O mercado livre, logicamente, olha para a energia da Samarco com os melhores olhos e acompanha atentamente todos os movimentos da mineradora. Walter Fróes, diretor da CMU Comercializadora, de Belo Horizonte, disse que se essa for a opção da Samarco “será muito bem-vinda”. Ele lembrou que, em agosto de 2012, a Samarco e a Cemig assinaram um contrato válido para o período de 2014 a 2022, calculado na época em torno de R$ 2 bilhões, através do qual a mineradora receberia um suprimento no montante de 400 MW. O consumo da unidade operacional de Germano, em Minas, representa cerca de 46% do total da empresa, enquanto a Ponta de Ubu fica com 49%. O restante está diluído em áreas menores.
No cipoal de dúvidas que envolvem o futuro da Samarco, no momento, entra inclusive a hipótese mais radical de extinção da empresa, considerando que a tragédia afetou bastante as imagens dos seus dois controladores, a Vale e a BHP Billiton. Nesse contexto do que fazer com a empresa, uma das variáveis mais difíceis é o planejamento energético para 2016. “Já estamos no final de 2015 e não temos a menor ideia do que fazer, na área de energia, em 2016. É terrível, pois não temos resposta para isso”, confidenciou a mesma fonte, lembrando que o planejamento da carga para o próximo ano precisa ser registrado na CCEE e a empresa nem sabe se vai continuar a existir ou não.
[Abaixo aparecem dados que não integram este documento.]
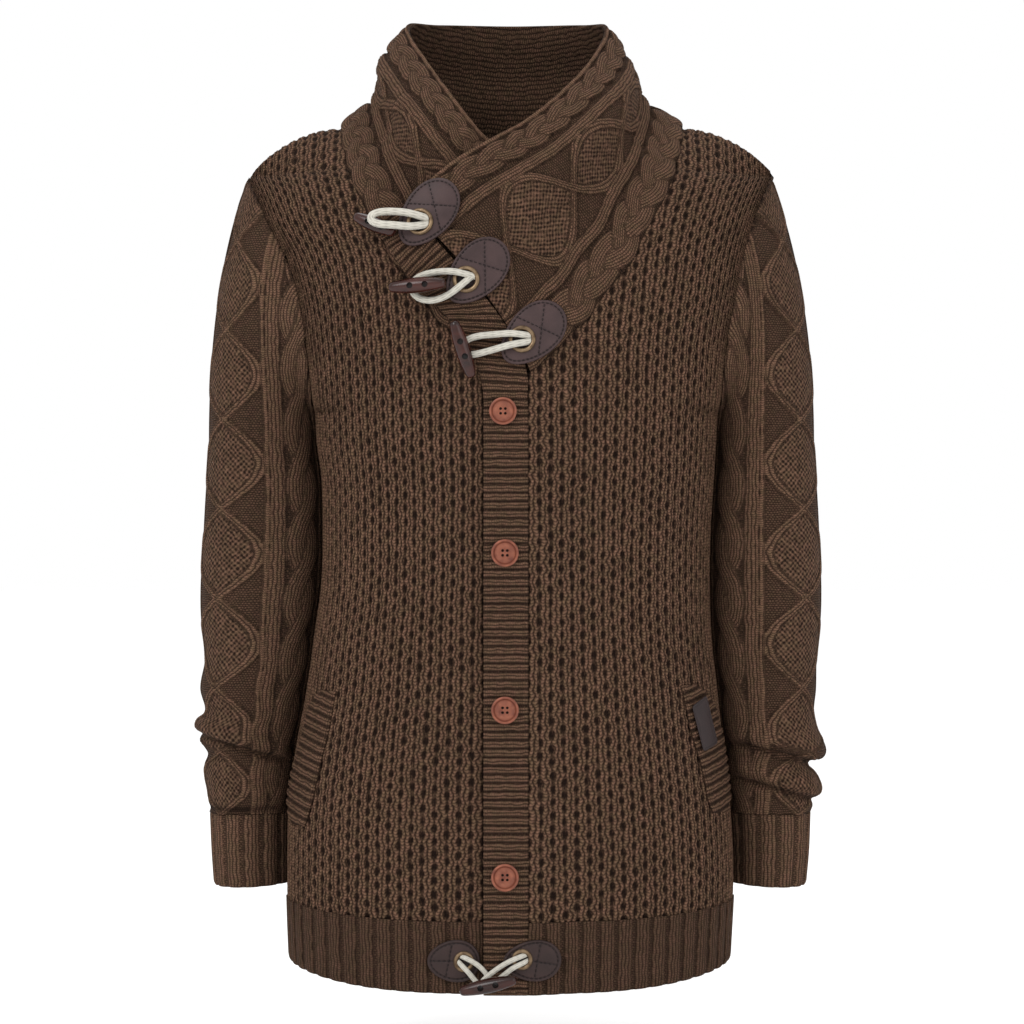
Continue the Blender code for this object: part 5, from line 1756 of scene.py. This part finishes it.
def turned(name: str, profile: Sequence[tuple], segments: int, base: Array, axis: Array,
           ring: bool = False) -> Piece:
    """Turn a profile about an axis.

    Args:
        name: the piece's name.
        profile: (distance along, radius, shade) rows, the shade left out where it is 0.
        segments: how many sides.
        base: where the axis starts.
        axis: the way it points.
        ring: whether the profile's ends join, so that the piece has no caps.

    Returns:
        The object.
    """
    axis = np.asarray(axis, float) / np.linalg.norm(axis)
    side = np.cross(axis, (0.0, 0.0, 1.0) if abs(axis[2]) < 0.9 else (1.0, 0.0, 0.0))
    side /= np.linalg.norm(side)
    turns, rows = circle(segments), len(profile)
    spokes = np.cos(turns)[:, None] * side + np.sin(turns)[:, None] * np.cross(axis, side)
    points = np.concatenate([base + axis * row[0] + row[1] * spokes for row in profile])
    caps = [] if ring else end_caps(segments, (rows - 1) * segments)
    shades = np.repeat([row[2] if len(row) > 2 else 0.0 for row in profile], segments)
    uv = np.stack([np.tile(turns / (2 * math.pi), rows), np.repeat([row[0] for row in profile], segments)], 1)
    return write_mesh(name, points, [grid_quads(rows, segments, ring=ring)], caps, uv, {"hollow": shades})


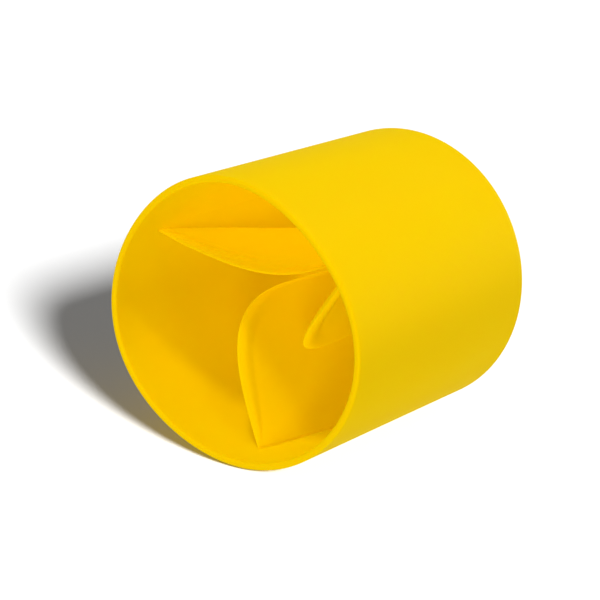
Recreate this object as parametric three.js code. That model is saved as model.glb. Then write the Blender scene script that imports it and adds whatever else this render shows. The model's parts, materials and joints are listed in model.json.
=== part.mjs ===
// Lip grip: a soft plastic sleeve, closed at its far end, with three thin vanes standing in from its bore.
// Whatever is pushed in at the mouth bends the vanes aside, and their free edges hold it.
//
// Millimetres. The sleeve lies on its side: its axis is Y, its mouth faces -Y and +Z is up.
// The origin is on the axis, half-way along the sleeve. Angles round the axis run from +X towards +Z.

import * as THREE from 'three';
import { mergeVertices } from 'three/addons/utils/BufferGeometryUtils.js';

// ---- driving dimensions ----

const SLEEVE_RADIUS = 30;            // outside radius at the closed end, which is round
const SLEEVE_LENGTH = 63.3;
const WALL = 1.4;                    // of the sleeve and of its end
const BORE_RADIUS = SLEEVE_RADIUS - WALL;

// The mouth is a little out of round: waves round the rim, each with its number of lobes, its height as a
// share of the radius, and the angle of one crest. The three-lobed wave is lowest where the roots begin.
const MOUTH_WAVES = [
  { lobes: 2, height: 0.034, crest: -26 },
  { lobes: 3, height: 0.016, crest: -30 },
  { lobes: 4, height: 0.008, crest: 6 },
];

// Every vane is the same tab. Its front edge rises steeply off the bore, its free edge runs on past the
// sleeve's axis, and its back edge comes down just short of the closed end.
const VANE_THICKNESS = 1.2;
const VANE_REACH = 32.3;             // from the bore to the free edge, along the sheet
const VANE_FRONT = -22.6;            // where the outline meets the bore, near the mouth
const VANE_CREST = 7.4;              // where it stands furthest in
const VANE_BACK = 28.3;              // where it meets the bore again
const VANE_SQUARENESS = 3.4;         // exponent of its superellipse outline: 2 is an ellipse, more is squarer
const ROOT_GAP = 0.3;                // stands for the thin web that joins a vane to the sleeve
const ROOT_TWIST = 0.432;            // degrees that the root line turns round the bore, for each mm along it

// Where each root is half-way along the sleeve, how far the sheet leans there from the radius, and how
// that lean changes along it, in degrees for each mm. Being soft, the three don't stand quite alike.
const VANES = [
  { name: 'left_vane', angle: 160, lean: 17.2, leanChange: 0.11 },
  { name: 'lower_vane', angle: 280, lean: 13.6, leanChange: -0.28 },
  { name: 'right_vane', angle: 40, lean: 17.5, leanChange: -0.13 },
];

const PLASTIC = { color: 0xf7c600, roughness: 0.5, metalness: 0 };

// ---- fineness of the facets ----

const SLEEVE_SEGMENTS = 96;
const SLEEVE_RINGS = 4;
const VANE_GRID = { along: 24, out: 14, through: 2 };

const radians = THREE.MathUtils.degToRad;

// ---- the sleeve ----

/** The sleeve's radius as a share of its round radius, at an angle round the axis and a place along it. */
function stretch(angle, y) {
  const share = 0.5 - y / SLEEVE_LENGTH;     // 1 at the mouth, 0 at the closed end
  let waves = 0;
  for (const wave of MOUTH_WAVES) {
    waves += wave.height * Math.cos(wave.lobes * (angle - radians(wave.crest)));
  }
  return 1 + share * waves;
}

/** A straight run of profile points from one end to the other, at one radius. */
function run(radius, from, to) {
  const points = [];
  for (let ring = 0; ring <= SLEEVE_RINGS; ring++) {
    points.push(new THREE.Vector2(radius, THREE.MathUtils.lerp(from, to, ring / SLEEVE_RINGS)));
  }
  return points;
}

function sleeveGeometry() {
  const mouth = -SLEEVE_LENGTH / 2;
  const end = SLEEVE_LENGTH / 2;
  const profile = [
    new THREE.Vector2(0, end - WALL),
    ...run(BORE_RADIUS, end - WALL, mouth),
    ...run(SLEEVE_RADIUS, mouth, end),
    new THREE.Vector2(0, end),
  ];
  const geometry = new THREE.LatheGeometry(profile, SLEEVE_SEGMENTS);
  const position = geometry.attributes.position;
  const point = new THREE.Vector3();
  for (let i = 0; i < position.count; i++) {
    point.fromBufferAttribute(position, i);
    const grow = stretch(Math.atan2(point.z, point.x), point.y);
    position.setXYZ(i, point.x * grow, point.y, point.z * grow);
  }
  return geometry;
}

// ---- the vanes ----

/**
 * A point of a vane: `along` is its place along the sleeve, `out` its distance from the root along the
 * sheet, and `off` its distance from the sheet's middle surface. Across the sleeve the sheet is straight.
 */
function sheetPoint(vane, along, out, off) {
  const rootAngle = radians(vane.angle + ROOT_TWIST * along);
  const rootRadius = (BORE_RADIUS - ROOT_GAP) * stretch(rootAngle, along);
  const heading = rootAngle + Math.PI + radians(vane.lean + vane.leanChange * along);
  return new THREE.Vector3(
    rootRadius * Math.cos(rootAngle) + out * Math.cos(heading) + off * Math.sin(heading),
    along,
    rootRadius * Math.sin(rootAngle) + out * Math.sin(heading) - off * Math.cos(heading),
  );
}

/** How far the sheet's faces are set back from its rounded edge, at a distance off the middle surface. */
function edgeSetback(off) {
  const radius = VANE_THICKNESS / 2;
  return radius - Math.sqrt(Math.max(0, radius * radius - off * off));
}

function vaneGeometry(vane) {
  const { along, out, through } = VANE_GRID;
  const geometry = new THREE.BoxGeometry(2, 1, VANE_THICKNESS, along, out, through);
  const position = geometry.attributes.position;
  for (let i = 0; i < position.count; i++) {
    const u = position.getX(i);              // -1 to 1 along the sleeve
    const v = position.getY(i) + 0.5;        // 0 at the root, 1 at the free edge
    const off = position.getZ(i);
    // Each square round the middle of the root becomes a superellipse of the same size.
    const norm = (Math.abs(u) ** VANE_SQUARENESS + v ** VANE_SQUARENESS) ** (1 / VANE_SQUARENESS);
    const round = norm > 0 ? Math.max(Math.abs(u), v) / norm : 1;
    const setback = edgeSetback(off);
    const half = u < 0 ? VANE_CREST - VANE_FRONT : VANE_BACK - VANE_CREST;
    const point = sheetPoint(
      vane,
      VANE_CREST + u * round * (half - setback),
      setback + v * round * (VANE_REACH - 2 * setback),
      off,
    );
    position.setXYZ(i, point.x, point.y, point.z);
  }
  return geometry;
}

// ---- the assembly ----

/** A named piece with its own material. Neighbouring faces share their corners, so the body is closed. */
function piece(name, geometry) {
  geometry.deleteAttribute('normal');
  geometry.deleteAttribute('uv');
  const closed = mergeVertices(geometry);
  closed.computeVertexNormals();
  const mesh = new THREE.Mesh(closed, new THREE.MeshStandardMaterial(PLASTIC));
  mesh.name = name;
  return mesh;
}

const grip = new THREE.Group();
grip.add(piece('sleeve', sleeveGeometry()));
for (const vane of VANES) {
  grip.add(piece(vane.name, vaneGeometry(vane)));
}

export default grip;
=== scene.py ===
"""Looks of the lip grip: a soft yellow plastic sleeve with three thin vanes in its bore.

Metres, in the CAD frame: the sleeve's axis is Y, its mouth faces -Y and +Z is up.
Angles round the axis run from +X towards +Z.
"""

import json
from collections import namedtuple

import bmesh
import bpy
import numpy as np
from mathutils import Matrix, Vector


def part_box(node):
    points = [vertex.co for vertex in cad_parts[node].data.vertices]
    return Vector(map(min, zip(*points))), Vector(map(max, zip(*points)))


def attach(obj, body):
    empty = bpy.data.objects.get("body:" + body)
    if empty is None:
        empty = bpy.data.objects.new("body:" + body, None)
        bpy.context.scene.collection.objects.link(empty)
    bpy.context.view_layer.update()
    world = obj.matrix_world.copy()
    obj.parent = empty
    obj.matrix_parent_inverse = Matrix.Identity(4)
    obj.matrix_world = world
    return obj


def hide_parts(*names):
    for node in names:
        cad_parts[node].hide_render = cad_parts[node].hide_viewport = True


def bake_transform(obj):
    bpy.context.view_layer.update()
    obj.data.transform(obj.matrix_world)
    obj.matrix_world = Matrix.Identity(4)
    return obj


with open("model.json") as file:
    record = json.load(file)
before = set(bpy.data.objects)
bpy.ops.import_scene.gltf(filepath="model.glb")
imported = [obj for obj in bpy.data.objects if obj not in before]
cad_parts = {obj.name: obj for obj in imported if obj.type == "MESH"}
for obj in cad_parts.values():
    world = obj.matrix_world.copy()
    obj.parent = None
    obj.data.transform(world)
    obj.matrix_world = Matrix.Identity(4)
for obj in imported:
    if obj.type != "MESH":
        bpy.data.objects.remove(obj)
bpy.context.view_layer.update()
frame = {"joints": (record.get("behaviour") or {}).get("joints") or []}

MM = 0.001
TINY = 1e-9

# ---- the sleeve, from the frame ----

sleeve_low, sleeve_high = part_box("sleeve")
MOUTH = sleeve_low.y
END = sleeve_high.y
LENGTH = END - MOUTH
FLOOR = sleeve_low.z
RADIUS = -sleeve_low.z              # the round closed end stands on the floor
WALL = 1.4 * MM
BORE = RADIUS - WALL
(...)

No próprio mercado, uma das apostas mais fortes diz que a Samarco, como uma empresa tipicamente mineira, provavelmente agirá com prudência e liquidará a energia excedente, aos poucos, ao preço do PLD e, enquanto isso, vai ganhando tempo para definir qual será o seu futuro.
Possuidora de clientes em muitos países, a Samarco é uma das maiores exportadoras do Brasil, com grande destaque na área de pelotização de minério de ferro. A sua capacidade de produção total de pelotas era de quase 25 milhões de toneladas antes do acidente mediante um processo altamente sofisticado, que passa pela mina, escoa para o Espírito Santo através do mineroduto, é beneficiado na usina localizada em Ubu e, finalmente, no terminal marítimo próprio, o produto é embarcado para o exterior. O faturamento da Samarco depende dos humores do mercado internacional, mas se situa na faixa superior a 4 bilhões de dólares.
Esse projeto tão grandioso, dotado de um sistema de gestão da energia elétrica bastante eficiente e moderno, que utiliza inclusive sinais de satélite, esbarrou, conteúdo, na força de um mar de lama. Essa empresa sofisticada, que pensou em tudo, não soube gerenciar as condições de funcionamento de uma barragem de rejeitos de minério de ferro, o que resultou na tragédia de Mariana e causou custos que poderão inclusive inviabilizar a continuidade do negócio.